Write out every record in full, exactly as written, please.

--- START MATERIAL FOR THIS TASK ---

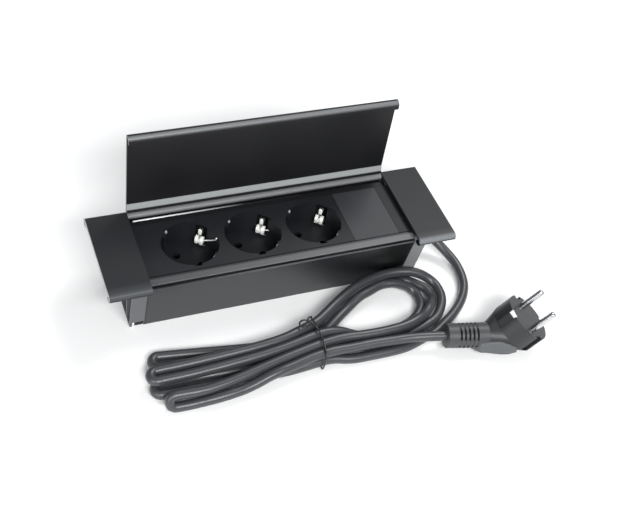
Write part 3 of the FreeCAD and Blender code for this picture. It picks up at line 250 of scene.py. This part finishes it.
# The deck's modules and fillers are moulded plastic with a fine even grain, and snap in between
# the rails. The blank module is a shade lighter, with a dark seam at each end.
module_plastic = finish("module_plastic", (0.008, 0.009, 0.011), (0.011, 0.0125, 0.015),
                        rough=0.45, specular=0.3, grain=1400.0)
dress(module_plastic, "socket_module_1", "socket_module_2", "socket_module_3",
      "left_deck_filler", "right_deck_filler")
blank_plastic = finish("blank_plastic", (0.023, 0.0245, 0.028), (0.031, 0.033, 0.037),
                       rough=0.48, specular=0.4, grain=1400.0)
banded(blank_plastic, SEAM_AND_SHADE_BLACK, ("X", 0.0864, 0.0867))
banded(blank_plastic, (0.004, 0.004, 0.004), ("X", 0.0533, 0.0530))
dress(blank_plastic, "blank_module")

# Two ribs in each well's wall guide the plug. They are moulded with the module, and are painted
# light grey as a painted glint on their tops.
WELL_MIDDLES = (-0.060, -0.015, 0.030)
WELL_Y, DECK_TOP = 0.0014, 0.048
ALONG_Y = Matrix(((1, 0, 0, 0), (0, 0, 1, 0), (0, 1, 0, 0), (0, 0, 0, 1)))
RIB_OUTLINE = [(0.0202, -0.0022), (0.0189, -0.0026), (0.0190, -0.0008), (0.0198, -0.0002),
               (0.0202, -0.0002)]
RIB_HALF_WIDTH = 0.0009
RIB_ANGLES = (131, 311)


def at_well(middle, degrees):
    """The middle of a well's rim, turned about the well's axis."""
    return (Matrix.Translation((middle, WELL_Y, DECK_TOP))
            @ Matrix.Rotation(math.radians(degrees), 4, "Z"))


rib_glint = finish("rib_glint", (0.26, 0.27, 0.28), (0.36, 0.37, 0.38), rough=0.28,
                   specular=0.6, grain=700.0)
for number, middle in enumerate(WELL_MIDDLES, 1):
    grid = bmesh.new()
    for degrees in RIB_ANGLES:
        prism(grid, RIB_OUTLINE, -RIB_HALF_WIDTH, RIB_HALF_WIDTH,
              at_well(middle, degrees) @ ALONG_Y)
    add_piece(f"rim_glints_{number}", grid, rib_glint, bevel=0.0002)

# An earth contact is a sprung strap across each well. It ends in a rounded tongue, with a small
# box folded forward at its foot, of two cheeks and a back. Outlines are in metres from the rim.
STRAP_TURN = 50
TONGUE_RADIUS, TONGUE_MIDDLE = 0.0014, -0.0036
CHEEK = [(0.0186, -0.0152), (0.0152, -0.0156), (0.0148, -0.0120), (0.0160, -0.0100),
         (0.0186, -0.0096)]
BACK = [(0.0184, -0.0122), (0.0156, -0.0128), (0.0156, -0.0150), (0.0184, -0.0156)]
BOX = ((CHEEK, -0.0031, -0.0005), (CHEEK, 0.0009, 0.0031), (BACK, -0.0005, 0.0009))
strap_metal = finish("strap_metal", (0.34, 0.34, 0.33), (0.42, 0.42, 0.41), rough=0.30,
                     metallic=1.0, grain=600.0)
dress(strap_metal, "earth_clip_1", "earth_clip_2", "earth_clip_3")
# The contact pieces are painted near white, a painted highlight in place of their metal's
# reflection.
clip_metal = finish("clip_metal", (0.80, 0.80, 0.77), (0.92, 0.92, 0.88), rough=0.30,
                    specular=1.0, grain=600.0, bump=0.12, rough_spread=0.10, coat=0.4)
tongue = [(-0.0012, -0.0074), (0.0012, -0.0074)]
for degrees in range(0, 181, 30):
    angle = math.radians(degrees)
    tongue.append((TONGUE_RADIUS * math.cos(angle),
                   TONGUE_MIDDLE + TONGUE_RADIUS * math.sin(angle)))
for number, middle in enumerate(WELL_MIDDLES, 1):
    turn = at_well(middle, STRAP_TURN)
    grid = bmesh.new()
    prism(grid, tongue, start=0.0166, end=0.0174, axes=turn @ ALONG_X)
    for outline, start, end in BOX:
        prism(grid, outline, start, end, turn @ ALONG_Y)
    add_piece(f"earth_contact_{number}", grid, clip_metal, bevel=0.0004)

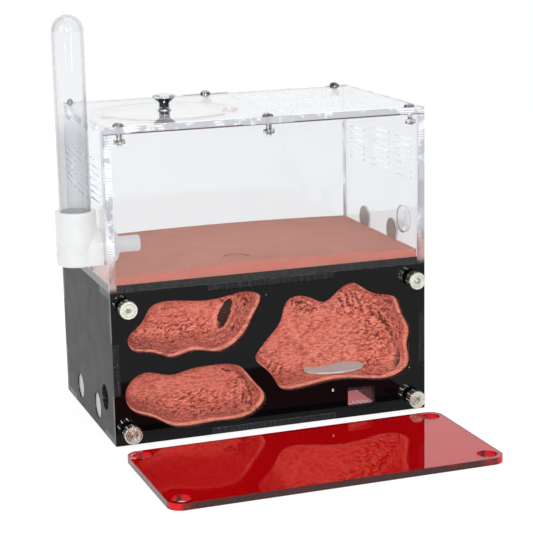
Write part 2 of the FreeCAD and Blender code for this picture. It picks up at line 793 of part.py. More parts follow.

--- END MATERIAL FOR THIS TASK ---

EXERCISE RESPONSE →
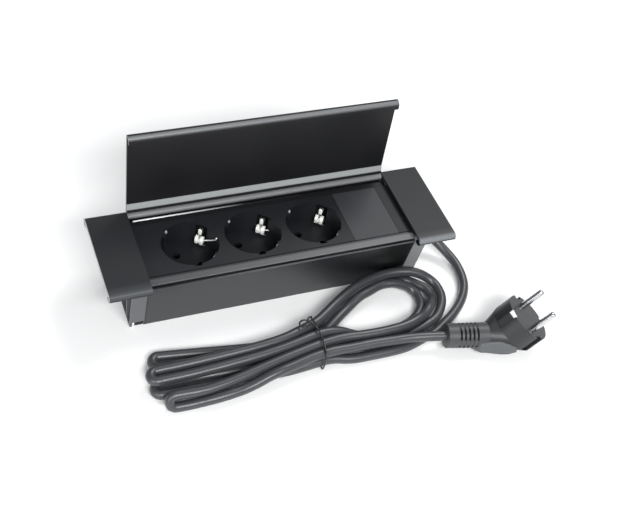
Write part 3 of the FreeCAD and Blender code for this picture. It picks up at line 250 of scene.py. This part finishes it.
# The deck's modules and fillers are moulded plastic with a fine even grain, and snap in between
# the rails. The blank module is a shade lighter, with a dark seam at each end.
module_plastic = finish("module_plastic", (0.008, 0.009, 0.011), (0.011, 0.0125, 0.015),
                        rough=0.45, specular=0.3, grain=1400.0)
dress(module_plastic, "socket_module_1", "socket_module_2", "socket_module_3",
      "left_deck_filler", "right_deck_filler")
blank_plastic = finish("blank_plastic", (0.023, 0.0245, 0.028), (0.031, 0.033, 0.037),
                       rough=0.48, specular=0.4, grain=1400.0)
banded(blank_plastic, SEAM_AND_SHADE_BLACK, ("X", 0.0864, 0.0867))
banded(blank_plastic, (0.004, 0.004, 0.004), ("X", 0.0533, 0.0530))
dress(blank_plastic, "blank_module")

# Two ribs in each well's wall guide the plug. They are moulded with the module, and are painted
# light grey as a painted glint on their tops.
WELL_MIDDLES = (-0.060, -0.015, 0.030)
WELL_Y, DECK_TOP = 0.0014, 0.048
ALONG_Y = Matrix(((1, 0, 0, 0), (0, 0, 1, 0), (0, 1, 0, 0), (0, 0, 0, 1)))
RIB_OUTLINE = [(0.0202, -0.0022), (0.0189, -0.0026), (0.0190, -0.0008), (0.0198, -0.0002),
               (0.0202, -0.0002)]
RIB_HALF_WIDTH = 0.0009
RIB_ANGLES = (131, 311)


def at_well(middle, degrees):
    """The middle of a well's rim, turned about the well's axis."""
    return (Matrix.Translation((middle, WELL_Y, DECK_TOP))
            @ Matrix.Rotation(math.radians(degrees), 4, "Z"))


rib_glint = finish("rib_glint", (0.26, 0.27, 0.28), (0.36, 0.37, 0.38), rough=0.28,
                   specular=0.6, grain=700.0)
for number, middle in enumerate(WELL_MIDDLES, 1):
    grid = bmesh.new()
    for degrees in RIB_ANGLES:
        prism(grid, RIB_OUTLINE, -RIB_HALF_WIDTH, RIB_HALF_WIDTH,
              at_well(middle, degrees) @ ALONG_Y)
    add_piece(f"rim_glints_{number}", grid, rib_glint, bevel=0.0002)

# An earth contact is a sprung strap across each well. It ends in a rounded tongue, with a small
# box folded forward at its foot, of two cheeks and a back. Outlines are in metres from the rim.
STRAP_TURN = 50
TONGUE_RADIUS, TONGUE_MIDDLE = 0.0014, -0.0036
CHEEK = [(0.0186, -0.0152), (0.0152, -0.0156), (0.0148, -0.0120), (0.0160, -0.0100),
         (0.0186, -0.0096)]
BACK = [(0.0184, -0.0122), (0.0156, -0.0128), (0.0156, -0.0150), (0.0184, -0.0156)]
BOX = ((CHEEK, -0.0031, -0.0005), (CHEEK, 0.0009, 0.0031), (BACK, -0.0005, 0.0009))
strap_metal = finish("strap_metal", (0.34, 0.34, 0.33), (0.42, 0.42, 0.41), rough=0.30,
                     metallic=1.0, grain=600.0)
dress(strap_metal, "earth_clip_1", "earth_clip_2", "earth_clip_3")
# The contact pieces are painted near white, a painted highlight in place of their metal's
# reflection.
clip_metal = finish("clip_metal", (0.80, 0.80, 0.77), (0.92, 0.92, 0.88), rough=0.30,
                    specular=1.0, grain=600.0, bump=0.12, rough_spread=0.10, coat=0.4)
tongue = [(-0.0012, -0.0074), (0.0012, -0.0074)]
for degrees in range(0, 181, 30):
    angle = math.radians(degrees)
    tongue.append((TONGUE_RADIUS * math.cos(angle),
                   TONGUE_MIDDLE + TONGUE_RADIUS * math.sin(angle)))
for number, middle in enumerate(WELL_MIDDLES, 1):
    turn = at_well(middle, STRAP_TURN)
    grid = bmesh.new()
    prism(grid, tongue, start=0.0166, end=0.0174, axes=turn @ ALONG_X)
    for outline, start, end in BOX:
        prism(grid, outline, start, end, turn @ ALONG_Y)
    add_piece(f"earth_contact_{number}", grid, clip_metal, bevel=0.0004)

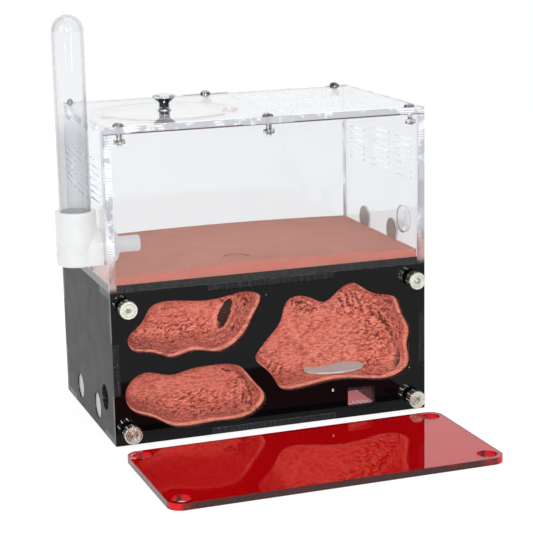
Write part 2 of the FreeCAD and Blender code for this picture. It picks up at line 793 of part.py. More parts follow.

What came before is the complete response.